Born in Riga, Latvia, Sigma Ankrava was the eldest of three sisters who enjoyed a happy childhood, going skiing and ice skating with friends in winter.

Graduating in English literature from the University of Latvia, and, after her Master’s, Sigma was offered the opportunity to do her PhD at the Institute of Oriental Studies at the Academy of Sciences, Moscow. She published her thesis on the Indian poetess Sarojini Naidu as a book.

Now professor emeritus of the University of Latvia, her love of Indian culture led her to receive a two-year scholarship to the University of Madras by the Indian Council of Cultural Relations in 2012. She organised an international expedition along an ancient route that linked Latvia and India in amber trade and also brought a team of colleagues, PhD students and a TV crew to India to make four films on southern India.
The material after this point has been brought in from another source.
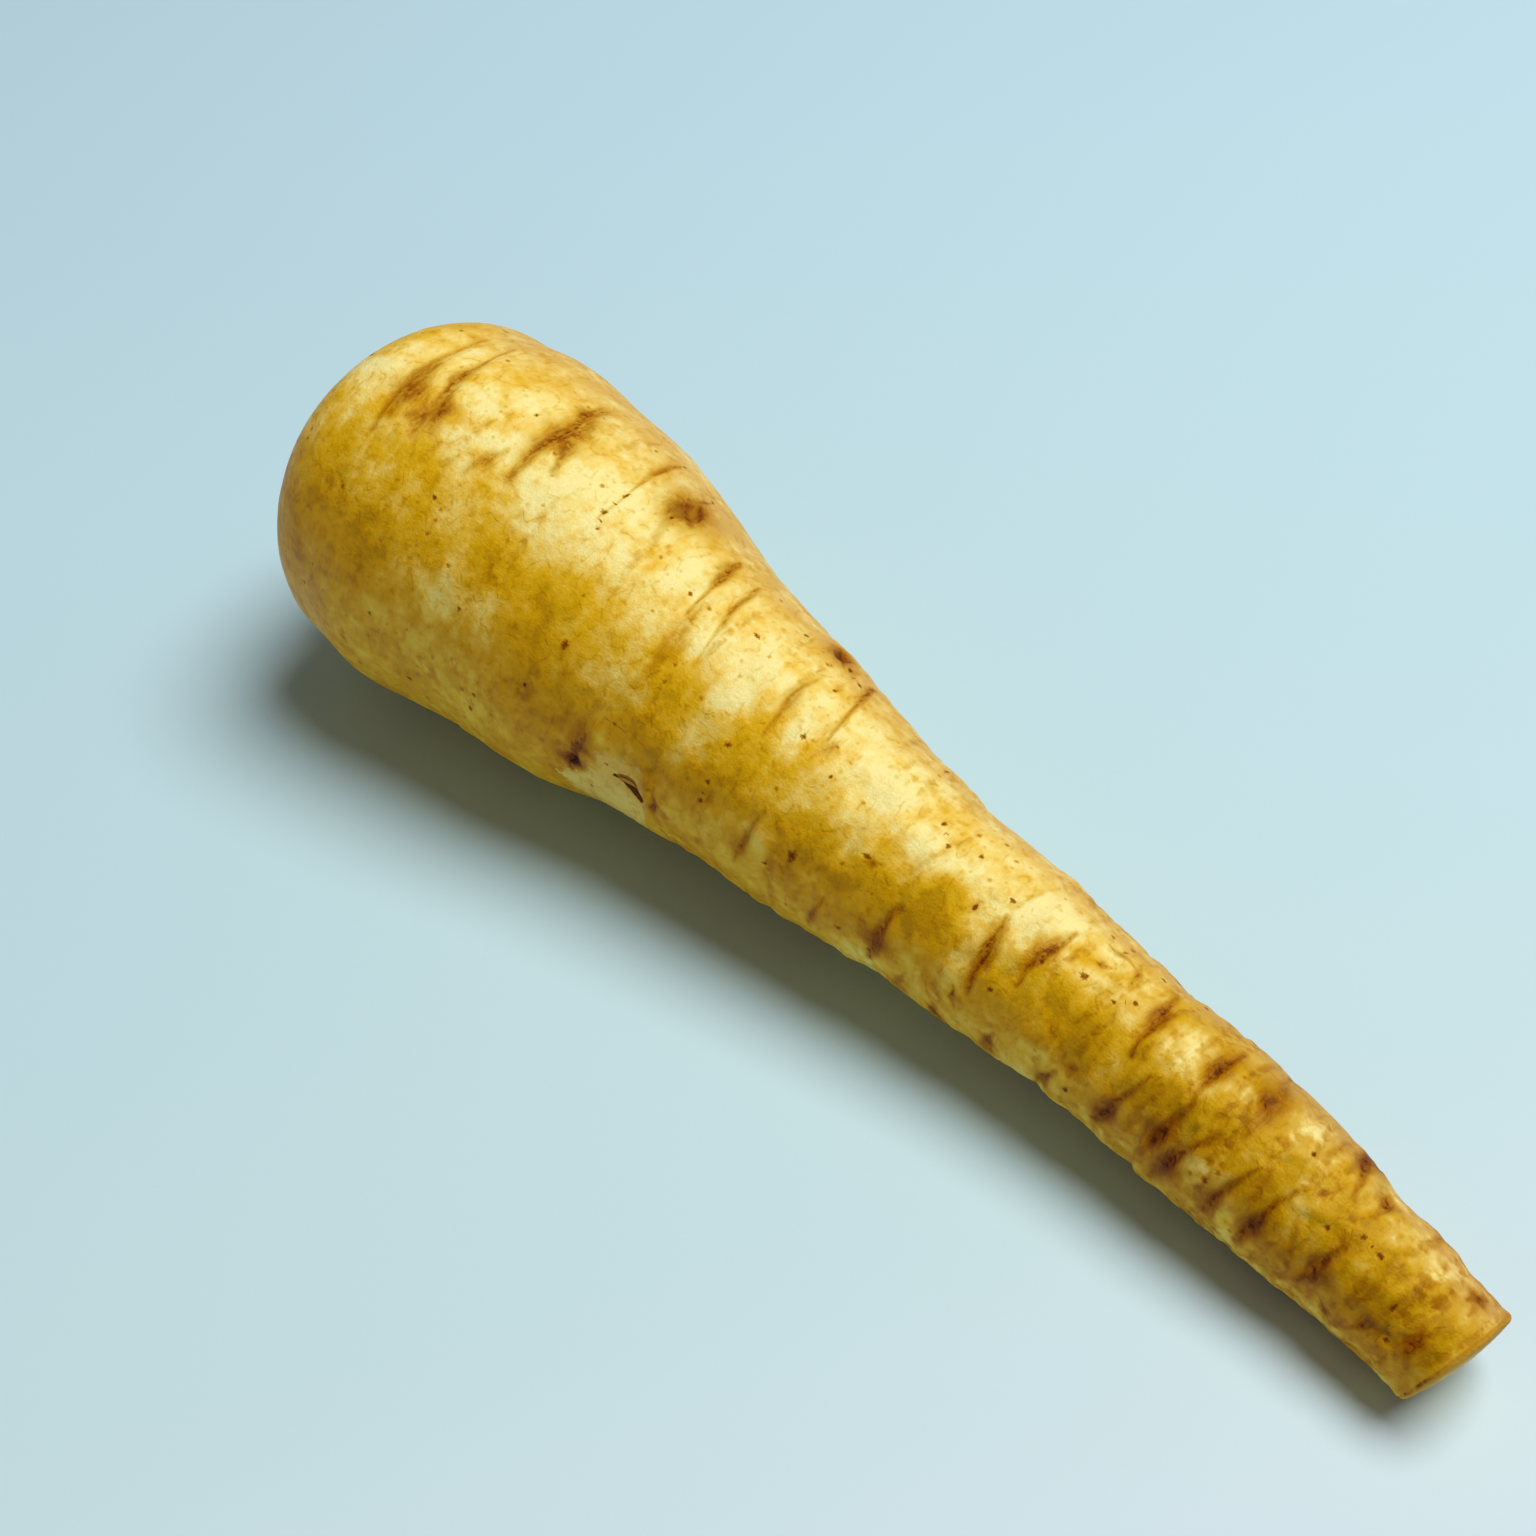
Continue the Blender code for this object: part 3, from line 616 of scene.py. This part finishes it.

As a result of all this activity, the University of Latvia decided to open the Centre of Indian Studies and Culture, headed by Dr Sigma Ankrava. In 2015 Sigma also helped to organise the first Indo-Baltic Forum on the Humanities and Sciences.

Sigma’s daughter Stella – purely coincidentally – was offered a position at the Latvian embassy in New Delhi. So Sigma took a two-year sabbatical from her university and headed to India once again, this time to live with her family in Delhi.

“Both countries developed their ideas of national consciousness around the same time, and began their fight for independence in the same century – the Indians from the British, and Latvia from the Soviet Union.”